往生院だよりコラム 7月号より
                心の温泉論

   私が福祉活動に関わってから通所授産施設のあるべき理想について考えて
  参りました。
   その結果、「心の温泉」を目指す必要があると考えるようになりました。
   これは福祉施設全般に当てはまることでもあると思います。
   普通、皆さんが利用される温泉は、疲れた体を癒し、様々な病気を治す効能が
  あり、またリラックス・気分転換などの効果もあり、心の健康にも役立っています。
   この普通の温泉を具体的なものと考えると、心の温泉は抽象的な効果となります
  が、具体化に向けて努めていく必要があります。

  簡単に説明すると、

    疲れた心、世間の寒空で冷えた心、しんどくなってしまった心
                   ↓
             
「心の温泉」により、温める  
                   ↓
      温まった心で物事を考え、自分自身を見つめる
                   ↓
     頑張る意欲を充電し、次の自分のステップへと向かう
                   ↓
     また、心の温まりが冷めたり、ほしくなった時には利用する


   というものになりますが、心の温泉の温度調整を行うのが、福祉施設の
  運営側になります。もちろん、このことが一番に難しいのですが、熱すぎず、
  冷たすぎずで、普通の温泉と同じく、心の適温が必要になります。
   熱すぎれば、時には冷水も用意し、冷たすぎれば、マキを充分に焚かない
  といけません。
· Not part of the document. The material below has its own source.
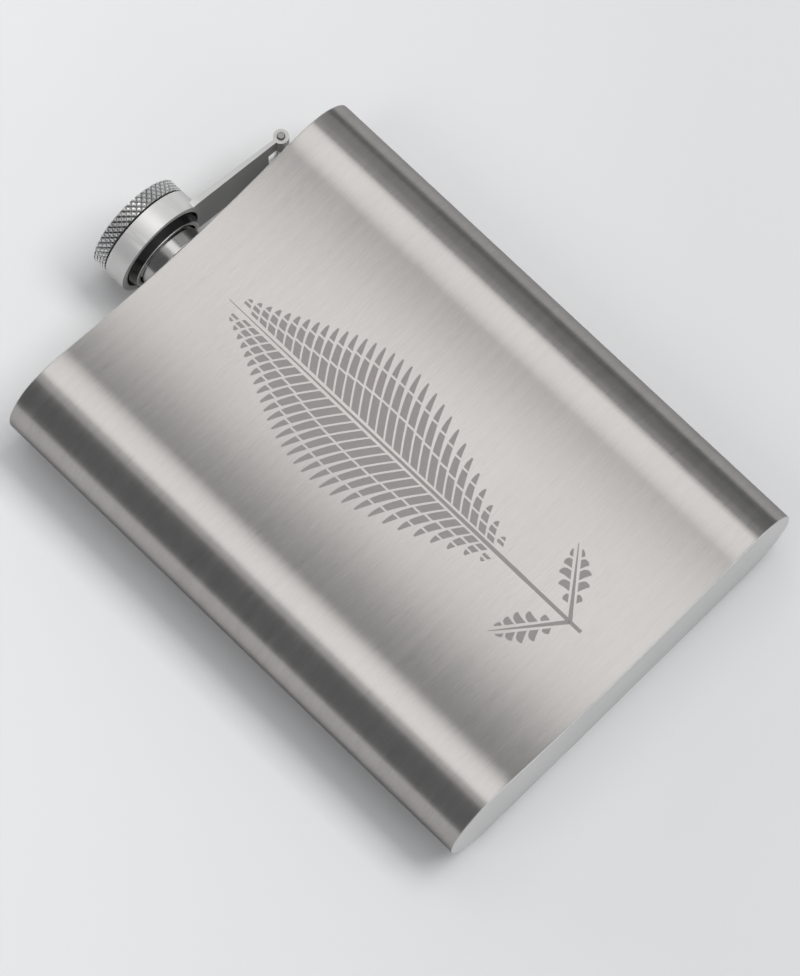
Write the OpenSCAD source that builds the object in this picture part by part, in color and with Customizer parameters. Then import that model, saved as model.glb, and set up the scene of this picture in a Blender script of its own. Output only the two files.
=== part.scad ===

また、やはり同じようにあまり浸かりすぎるとふやけてしまい
  ますし、逆に疲れてしまうこともあります。
   そして、個別具体的な心の健康状態を図り、その温度調整も求められます。
  心の温泉・・そこは、まさに心のオアシスであり、心の充電の場・・
  ・・温もりがあり、第二の心のふるさと・・
   そして、それぞれの生活、人生の憩いの場となるのが、理想であると考えます。
   また、そこで長時間立ち止まってもいけません。心を一廻りも二廻りも大きく
  成長させ、そして、強くし、普通の生活へと戻るように促していきます。
   実践は誠に難しいですが、確かな自立支援・社会復帰を果たしていくためにも、
  心の温泉たる福祉施設を目指していければと思います。